Usher’s wife, dream sequence version:
Netherworld (1992, David Schmoeller)
Zombie conspiracy movie with lots of birds and boobs, from the director of O.G. Puppet Master, this videotape was very popular with some teens I could mention who were stuck at their great aunt’s house. The wannabe-Phantasm flying stone hand never looked extremely cool, and holds up even worse in HD, but the birdies have never looked better. The stone hand facehugs a would-be rapist using its barbwire grapples and maybe transforms the guy into a bird, and we’re off.
These red-crested cardinals and a cockatoo get carted into the background of every room/scene:
Verbose young man Corey arrives at his late dad’s estate and meets the staff, including lawyer Robert Burr (a doctor in Return to Salem’s Lot), Anjanette Comer who runs the place (she starred in The Baby with Arletty from Messiah of Evil), and her hot young horsegirl daughter who is constantly hitting on Corey (naming her “Diane Palmer” was probably supposed to spark some connections I didn’t catch at the time). The horsegirl says to stay away from the feather-eared bird people at the brothel next door, but her mom is one of them. Corey got a note from his late dad saying someone named Dolores can help resurrect him, and guess where Dolores hangs out.
The director appears onscreen, at left, as if to say “don’t take any of this too seriously”:
Corey keeps acting confident as he blunders around, way over his head, risking his ass to save the father he never met. He gets it on with his dad’s girlfriend while guest star Edgar Winter blows a sax solo. Anjanette maybe tries to kill him, but gets blinded by Dolores. The alliances are confusing… and the meaning of the stone hand… lotta good birds though. Zombie Dad gets almost-resurrected, intending to inhabit his son’s body, but Corey fights back at the last minute and dad turns into a zombie muppet eclectus.
Messiah of Evil (1973, Willard Huyck)
This is the real stuff, pre-Lynchian eccentricity (even art directed by Jack Fisk) with rich color, good eerie music and some quirky sound editing.
Marianna Hill (Blood Beach, Schizoid) is seeking her missing dad, finds a hotel room throuple (Joy Bang of Night of the Cobra Woman; Anitra Ford of Invasion of the Bee Girls; Tiresome Tom) in the middle of interviewing freaked-out Elisha Cook, who says she’d better kill and burn her dad if she finds him. Anitra ditches the group now that Tom is slobbering over the new girl, she flees a rat-eating albino then comes across a gang of locals eating raw meat at Ralph’s, so they grab and eat her instead.

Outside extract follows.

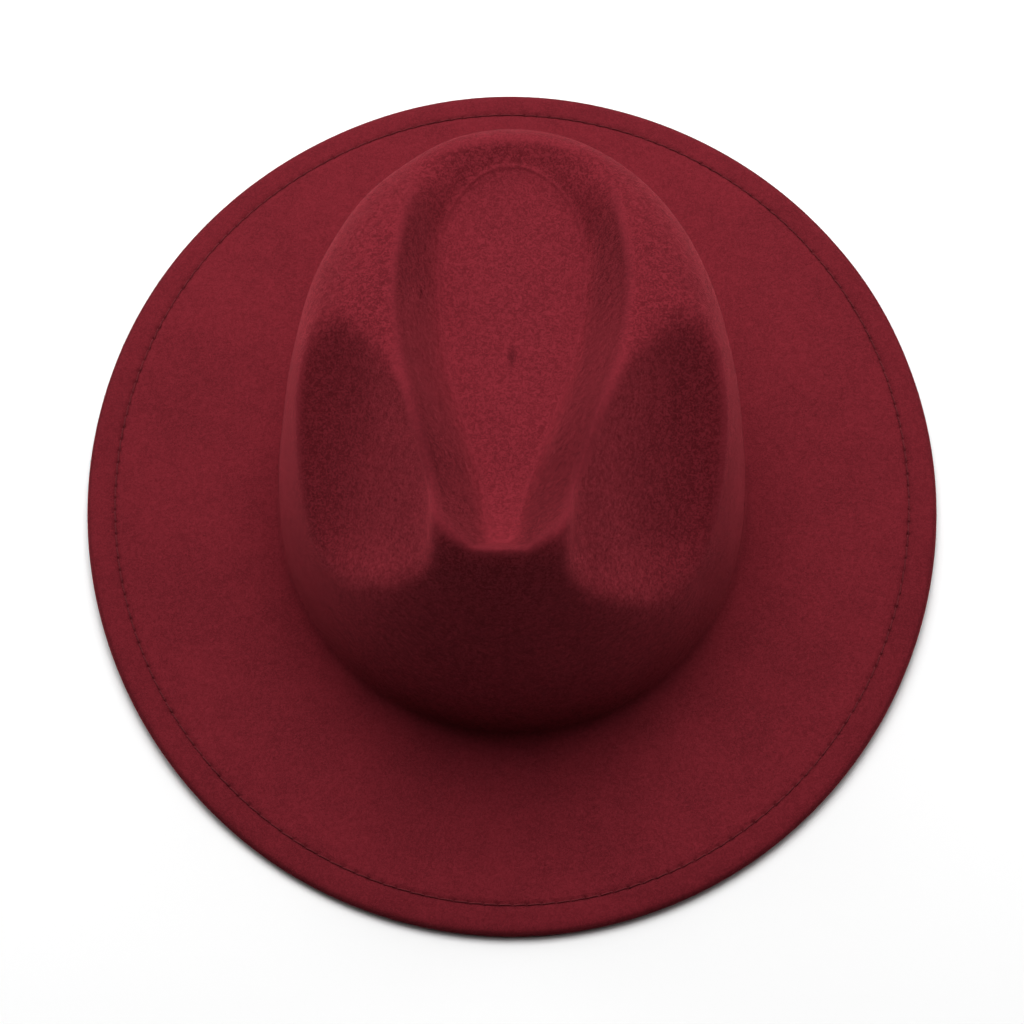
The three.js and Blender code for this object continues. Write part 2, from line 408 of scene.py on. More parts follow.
@dataclass
class Crown:
    """The creased crown: the open crown with its tear dent and its two pinches.

    Its skin is found along lines that fan out from an eye on the axis below it, between the
    nearest and the farthest place where it can lie.
    """

    open_crown: OpenCrown = field(default_factory=OpenCrown)
    tear: TearDent = field(default_factory=TearDent)
    pinch: SidePinch = field(default_factory=SidePinch)
    foot_height: float = 8.4
    eye_height: float = -60.0
    sweep_steps: int = 420
    lowest_angle: float = 0.6
    nearest: float = 60.0
    farthest: float = 260.0
    halvings: int = 30
    probe: float = 0.3
    bend_weight: float = 14.0
    bead_half_width: float = 1.3
    bead_search: int = 40
    lean: float = -4.2
    lean_start: float = 30.0
    lean_length: float = 115.0
    lean_power: float = 1.4

    def own_x(self, x: Array, y: Array) -> Array:
        """Places across the hat, measured from the creases' middle line, which leans at the front."""
        ahead = np.clip((self.lean_start - y) / self.lean_length, 0, 1)
        return x - self.lean * ahead**self.lean_power

    def field(self, x: Array, y: Array, z: Array) -> Array:
        """How far a place is outside the creased crown, below 0 inside it.

        Args:
            x: Places across the hat.
            y: Places along it.
            z: Heights.

        Returns:
            The distance in millimetres.
        """
        own_x = self.own_x(x, y)
        pinched = smooth_max(
            self.open_crown.field(x, y, z), -self.pinch.field(own_x, y, z), self.pinch.lip
        )
        return smooth_max(pinched, -self.tear.field(own_x, y, z), self.tear.ridge)

    def normals(self, points: Array) -> Array:
        """The way square out of the crown.

        Args:
            points: Rows of X, Y and Z on the crown.

        Returns:
            One unit vector for each point.
        """
        x, y, z = points[..., 0], points[..., 1], points[..., 2]
        e = self.probe
        climbs = [
            self.field(x + e, y, z) - self.field(x - e, y, z),
            self.field(x, y + e, z) - self.field(x, y - e, z),
            self.field(x, y, z + e) - self.field(x, y, z - e),
        ]
        return unit(np.stack(climbs, axis=-1))

    def halve(self, across: Array, along: Array, out: Array, up: Array, base: Array) -> Array:
        """Finds the crown's skin along many lines at once.

        Args:
            across: Each line's azimuth, its share of X.
            along: Each line's azimuth, its share of Y.
            out: How far each line goes out for a step along it.
            up: How far it goes up.
            base: The height that it starts from.

        Returns:
            The distance along each line at which it leaves the crown.
        """
        shape = np.broadcast(across, out).shape
        near = np.full(shape, self.nearest)
        far = np.full(shape, self.farthest)
        for _ in range(self.halvings):
            middle = (near + far) / 2
            reach = out * middle
            inside = self.field(across * reach, along * reach, base + up * middle) < 0
            near = np.where(inside, middle, near)
            far = np.where(inside, far, middle)
        return near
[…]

Marianna finds dad’s house and his diary entries about gradually turning into a zombie. She’s not doing so well herself, vomiting up bugs and lizards. Tom hasn’t adequately explained himself, claims to be just an art dealer, but knows that the bleeding eyes indicate a transformation is starting. Sometimes zombification takes long enough to leave behind an entire diary, sometimes it happens real fast (a cop changes sides mid-shootout). Dad Royal Dano (Gramps in House II, the farmer in Killer Klowns) finally comes home to provide an 1870s backstory flashback about a dark priest hiding in the sea. But it stays compellingly mysterious because none of these things exactly come together – even the DVD commentary guys agree that it’s never clear exactly what’s the deal in this town. The directors getting kicked off the movie before the editing couldn’t have helped.
Royal Le Fou, he blue himself:
All sorts of weirdos show up in this. The first victim is Walter Hill, a rude art gallery guy is Morgan Fisher, a murdered mechanic was the killer Santa from Silent Night Deadly Night. Huyck directed Howard the Duck, which I’m not keen to revisit even though I enjoyed it when I was ten, and with Gloria Katz he wrote Radioland Murders and Temple of Doom. Elisha was prolific – it’s exciting to think I’ve got 100 more Elisha performances to go.